Ora, não decorrendo da lei que um “quadro superior da empresa” tenham que necessariamente ter poderes para vincular a empresa, os demais indícios - elevada remuneração e descrição das funções exercidas – são suficientes, na nossa opinião, para comprovar o exercício de uma atividade de elevado valor acrescentado.

 

Não procede, por isso, a argumentação de AT, que deveria ter reconhecido que o Requerente era, no ano de 2019, um quadro superior da empresa, devendo, por isso, beneficiar do regime de residente não habitual.

 

Quanto à prova de tributação dos rendimentos no Reino Unido, a isenção prevista no artigo 81º nº 5 a) do CIRS não exige qualquer tributação efetiva, bastando-se com a possibilidade de tal tributação (“Possam ser tributados no outro Estado contratante...”).

 

Da letra da lei não resulta qualquer dúvida de que a aplicação do método da isenção não está dependente de qualquer tributação efetiva pelo outro Estado Contratante, bastando-se com a possibilidade de tal tributação, isto é, com uma tributação potencial. 

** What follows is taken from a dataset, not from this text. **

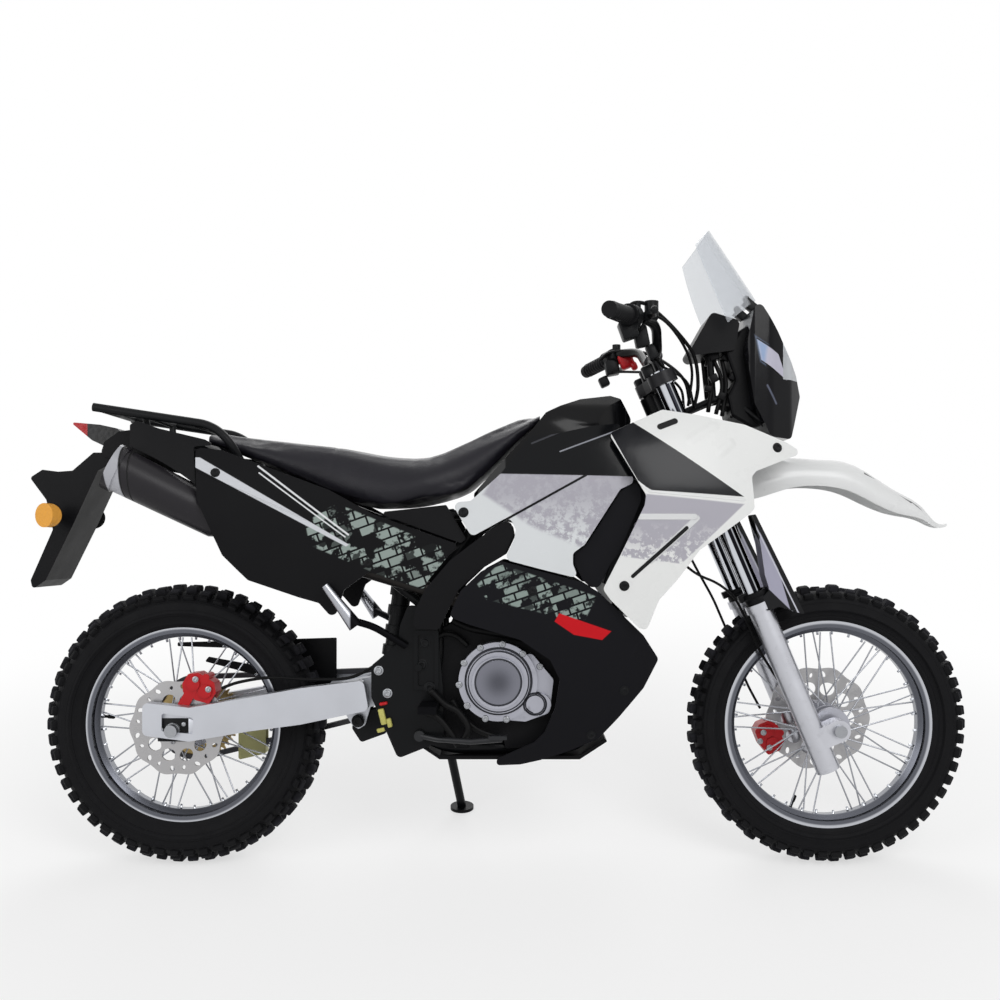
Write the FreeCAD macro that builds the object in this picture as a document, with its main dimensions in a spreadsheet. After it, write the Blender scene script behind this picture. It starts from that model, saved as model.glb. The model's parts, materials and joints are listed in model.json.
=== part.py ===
"""Dual sport motorcycle on its side stand.

Lengths are millimetres. The machine is laid out upright: X forward, Y to its left, Z up,
with the origin on the floor midway between the wheels. Every sub-part is then leaned to the
left by one placement, so that it stands on both tyres and the side stand's foot, with the
origin moved to the middle of its footprint.
"""
import FreeCAD, Part
import math
import os

import Sketcher
from FreeCAD import Placement, Rotation, Vector

# Driving dimensions, kept in the sheet under the same names
SIZES = {
    "wheelbase": 1495.0,
    "layout_length": 1495.0,
    "body_rise": 1149.0,
    "lean_angle": 11.3,
    "footprint_ahead": -6.65,
    "footprint_left": 237.6,
    "tyre_radius": 324.0,
    "crown_radius": 70.0,
    "running_fit": 0.1,
    "seating_gap": 0.3,
    "clear_gap": 5.0,
    "cut_over": 10.0,
    # Wheels
    "front_tyre_half": 52.0,
    "rear_tyre_half": 58.5,
    "tyre_wall": 13.0,
    "lug_depth": 13.0,
    "lug_length": 34.0,
    "crown_lug_half": 10.2,
    "outer_lug_half": 9.0,
    "tyre_facets": 19,
    "front_rim_radius": 240.5,
    "rear_rim_radius": 228.0,
    "front_rim_half": 34.0,
    "rear_rim_half": 38.0,
    "rim_flange": 4.0,
    "rim_shelf_depth": 11.0,
    "rim_well_depth": 22.0,
    "rim_wall": 4.5,
    "rim_well_half": 10.0,
    "spoke_radius": 1.8,
    "spoke_rim_offset": 7.0,
    "axle_radius": 9.0,
    "front_hub_half": 60.0,
    "front_flange_radius": 44.0,
    "front_flange_offset": 26.0,
    "hub_flange_wall": 5.0,
    "front_barrel_radius": 22.0,
    "front_boss_radius": 42.0,
    "front_boss_wall": 12.0,
    "rear_flange_radius": 52.0,
    "rear_flange_offset": 28.0,
    "rear_barrel_radius": 27.0,
    "rear_hub_half": 75.0,
    "sprocket_boss_radius": 64.0,
    "sprocket_boss_inset": 38.0,
    "disc_boss_radius": 40.0,
    "front_disc_radius": 125.0,
    "rear_disc_radius": 110.0,
    "disc_wall": 4.0,
    "disc_bore_radius": 26.0,
    "disc_band": 30.0,
    "disc_wave": 24.0,
    "disc_wave_depth": 5.0,
    "sprocket_wall": 6.0,
    "sprocket_bore_radius": 32.0,
    "chain_pitch": 12.7,
    "sprocket_teeth": 48,
    "drive_teeth": 15,
    "tooth_rise": 4.6,
    "tooth_gap": 4.2,
    "chain_height": 12.0,
    "chain_width": 16.0,
    # Fork and steering
    "rake": 23.0,
    "axle_lead": 54.0,
    "fork_offset": 26.0,
    "fork_half_spacing": 105.0,
    "fork_tube_radius": 20.5,
    "lower_leg_radius": 27.0,
    "lower_leg_foot": 76.0,
    "lower_leg_top": 334.0,
    "leg_collar": 4.0,
    "leg_collar_height": 18.0,
    "lower_clamp_base": 690.0,
    "lower_clamp_height": 36.0,
    "upper_clamp_base": 868.0,
    "upper_clamp_height": 28.0,
    "clamp_wall": 12.0,
    "stem_radius": 15.0,
    "head_tube_wall": 9.0,
    "riser_spacing": 48.0,
    "riser_radius": 15.0,
    "bar_height": 940.0,
    "bar_forward": 40.0,
    "bar_radius": 11.0,
    "bar_half_length": 400.0,
    "bar_sweep": 131.0,
    "bar_lift": 36.0,
    "bar_crest": 55.0,
    "grip_wall": 5.5,
    "grip_length": 118.0,
    "axle_lug_radius": 24.0,
    "guard_wall": 3.0,
    "guard_half": 29.0,
    # Frame
    "beam_radius": 16.0,
    "beam_half_spacing": 100.0,
    "down_tube_radius": 16.0,
    "cradle_radius": 14.0,
    "cradle_half_spacing": 62.0,
    "rail_radius": 11.0,
    "rail_half_spacing": 95.0,
    "plate_inner": 112.0,
    "plate_wall": 10.0,
    "tube_bend": 90.0,
    "pivot_bolt_radius": 8.0,
    "pivot_tube_radius": 22.0,
    "arm_inner": 92.0,
    "arm_outer": 122.0,
    "arm_front_inner": 30.0,
    "arm_front_outer": 60.0,
    # Engine
    "case_half": 62.0,
    "clutch_radius": 88.0,
    "clutch_reach": 73.0,
    "clutch_step": 12.0,
    "clutch_cap_radius": 57.0,
    "pump_radius": 24.0,
    "generator_radius": 80.0,
    "generator_reach": 62.0,
    "fin_wall": 3.0,
    "fin_pitch": 10.0,
    "fin_half_length": 60.0,
    "fin_half_width": 62.0,
    "barrel_half_length": 45.0,
    "barrel_half_width": 48.0,
    "barrel_height": 100.0,
    "head_height": 70.0,
    "cylinder_tilt": 18.0,
    "exhaust_radius": 17.0,
    "silencer_radius": 50.0,
    "silencer_length": 310.0,
    "silencer_front_out": 98.0,
    "silencer_rear_out": 150.0,
    "silencer_cone": 55.0,
    "silencer_band": 22.0,
    # Bodywork
    "panel_wall": 5.0,
    "panel_half": 200.0,
    "panel_corner": 12.0,
    "boss_radius": 7.0,
    "tank_half": 124.0,
    "seat_half": 138.0,
    "tail_half": 76.0,
    "hanger_half": 72.0,
    "fender_half": 64.0,
    "fender_wall": 4.0,
    "inner_fender_half": 74.0,
    "nose_half": 118.0,
    "dash_half": 70.0,
    "screen_half": 128.0,
    "screen_wall": 4.0,
    "rack_radius": 9.5,
    "rack_half_spacing": 122.0,
    "radiator_width": 106.0,
    "radiator_height": 240.0,
    "radiator_wall": 46.0,
    "radiator_tilt": 15.0,
    "radiator_inner": 62.0,
    "core_slot": 6.0,
    "core_slot_pitch": 15.0,
    "stay_radius": 8.0,
    "skid_half": 98.0,
    "indicator_radius": 27.0,
    "indicator_depth": 26.0,
    "indicator_spread": 140.0,
    "indicator_turn": 25.0,
    # Controls, pegs and stand
    "peg_length": 98.0,
    "peg_half_width": 20.0,
    "peg_height": 16.0,
    "lever_radius": 5.5,
    "caliper_length": 76.0,
    "caliper_height": 56.0,
    "caliper_half_width": 23.0,
    "caliper_inset": 9.0,
    "piston_radius": 15.0,
    "piston_step": 4.0,
    "stand_radius": 11.0,
    "stand_reach": 280.0,
    "stand_foot_radius": 30.0,
    "stand_foot_wall": 8.0,
    "stand_eye_radius": 17.0,
    "stand_eye_width": 14.0,
    "stand_pin_radius": 6.0,
    "stand_pivot_out": 142.0,
    "cable_radius": 3.0,
    "mirror_hole_radius": 4.25,
    "mirror_hole_depth": 14.0,
    "mirror_boss_height": 28.0,
    "plate_hole_radius": 3.2,
    "plate_hole_depth": 20.0,
    "plate_hole_spread": 40.0,
}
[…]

Deve então presumir-se que a lei pretendeu efetivamente aplicar o método da isenção quando se verifica uma tributação potencial do outro Estado Contratante.

Em consequência, não é devido aos Requerente que façam prova de tributação efetiva porque tal não decorre da lei.

 

IV. Decisão

 

Julgar procedente o pedido de anulação do ato de liquidação de IRS IRS n.º 2022..., relativa ao período de tributação de 2019, com o valor a pagar de € 18.703,58.

 

Valor do processo:

De harmonia com o disposto nos artigos 306.º, n.º 2 do Código de Processo Civil e 97.º-A, n.º 1, alínea a) do CPPT e 3.º, n.º 2, do Regulamento de Custas nos Processos de Arbitragem Tributária (“RCPAT”) fixa-se ao processo o valor de € 19.338,86.

 

Custas: Ao abrigo do artigo 22.º, n.º 4, do RJAT, e nos termos da Tabela I anexa ao Regulamento de Custas nos Processos de Arbitragem Tributária, fixo o montante das custas em € 1.224,00 a cargo dos Requerentes.